Saturday, May 20, 2006

Prosper.com get's bigtime PR & other microloan websites

The Wall Street journal just published a very large article in this week's personal finance section on many-to-one microloan syndication. You can read it here.

The article has a pretty good discussion of prosper and discussed the author's personal experience investing in 300 loans. I do wish she indicated the average level of risk when she stated that 8 of them are late in payments, though none have defaulted yet. Otherwise, it was a good solid article.

She also mentioned that there are other marketplaces, one called Zopa.com. Has anyone tried them out? If so, please post here about your experiences.

BTW, I was very impressed that the author succeeded in making 300 loans! I personally find that I am outbid (and often choose not to rebid) on about 1/2 of the loan auctions I participate in. A C grade risk isn't worth 13% interest in my book.

Have a wonderful weekend,
makingourway

1 comment:

cellardoor said...

Zopa's current model is fairly different from Prosper, and appeals to a different niche.

Basically, they only take borrowers of B rating and above (or perhaps a C -- the UK scoring system doesn't convert perfectly to US FICO), and they forcibly bucket lenders into at least 30 or 50 loans, say.

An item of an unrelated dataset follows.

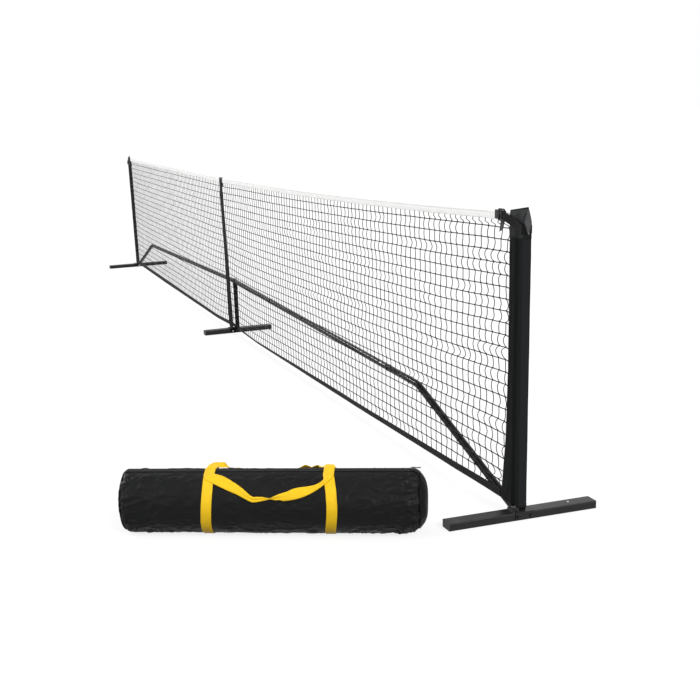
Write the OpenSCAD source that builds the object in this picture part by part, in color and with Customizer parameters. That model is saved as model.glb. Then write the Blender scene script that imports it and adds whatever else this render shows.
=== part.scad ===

Key differences, in my mind, between Zopa and Prosper:
1.Passive investing is much closer to maturity on/Zopa -- you automatically get bucketed into a large group of fairly decent credit grades.
2.You don't get much of a social lending space on Zopa, nor a high risk/return space.
3.You don't get the "fun" of vetting and investing after doing "fundamental" research on a given loan, or the fringe benefits (eg, I now employ a programmer I funded for my random little personal projects).

1 and 3 are diametrically opposed models, in my mind, and they appeal to different groups of people. Over time, passive investing is scaleable -- but in-depth research on individual borrowers may turn into the next online poker industry, or day trading industry -- except there, the house will take a cut, but doesn't always bag the players.